Actually, nothing regarding the music, because you can always find music of the past right now. Just go to Fritzel's in New Orleans, or Preservation Hall, or artists like Pokey Lafarge. It's all out still out there. The creativity from people like St. Vincent inspires me as well. I have a lot of hope about art and music always coming full circle. People need human connection, intellectual stimulation, and that will never go away. Fear is a waste of time.
What does to be a female artist in a Man’s World as James Brown says? What is the status of women in music?
I like to be my own boss, wear lots of hats, learn all aspects of the business, so that it's easier to build a solid team around me. I think it's better than it used to be for women, but feel ratios of men to women artists played on the radio could be more of a level playing field.
What are some of the most important lessons you have learned from your experience in the music paths?
Nobody owes you a thing. Be grateful. Be original. Invest both your time and money wisely.
What is the impact of music on the socio-cultural implications? How do you want it to affect people?

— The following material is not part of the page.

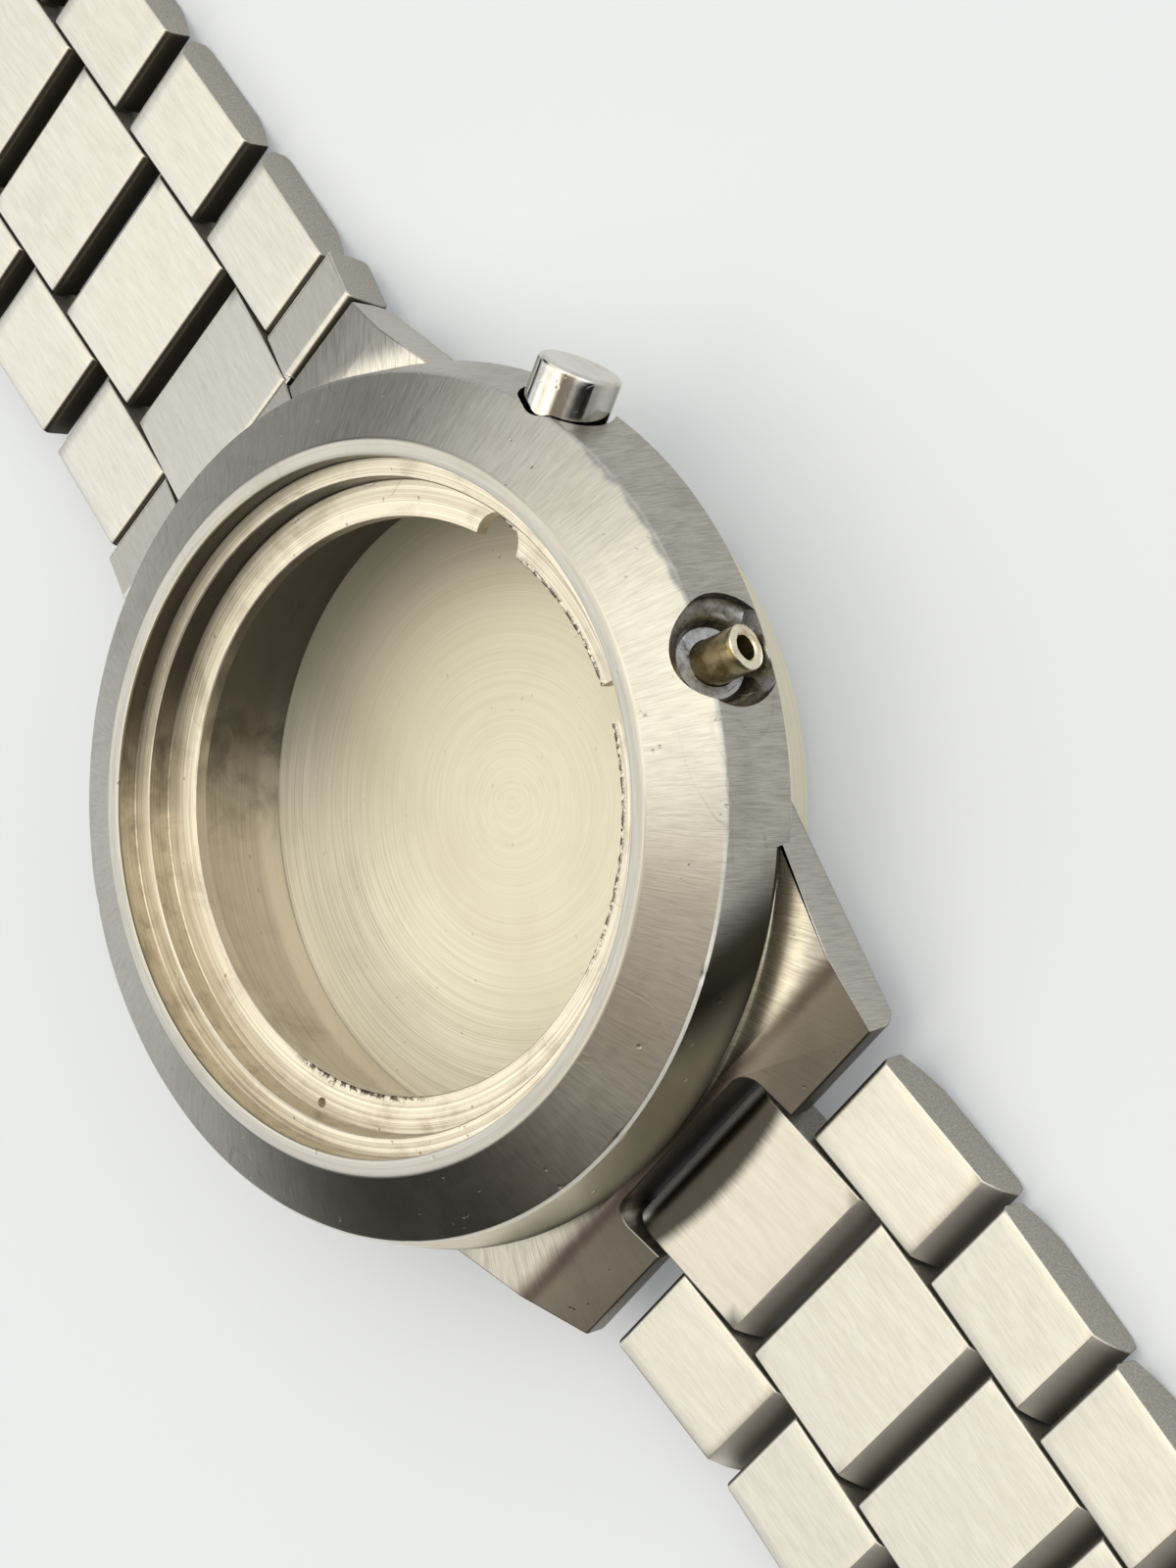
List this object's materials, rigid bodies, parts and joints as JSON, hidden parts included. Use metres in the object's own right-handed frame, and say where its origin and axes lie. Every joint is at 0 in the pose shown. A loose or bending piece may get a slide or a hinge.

Music should be a healing escape that has no boundaries. When a crowd of 10,000 people are singing a line to a song together, that's pretty special. If you feel like shedding some tears with some pizza and wine, music will help with that. If you need a mood lift, the right song will do the trick. We are in an age where all kinds of artistic inspiration can be available to us, and it's exciting.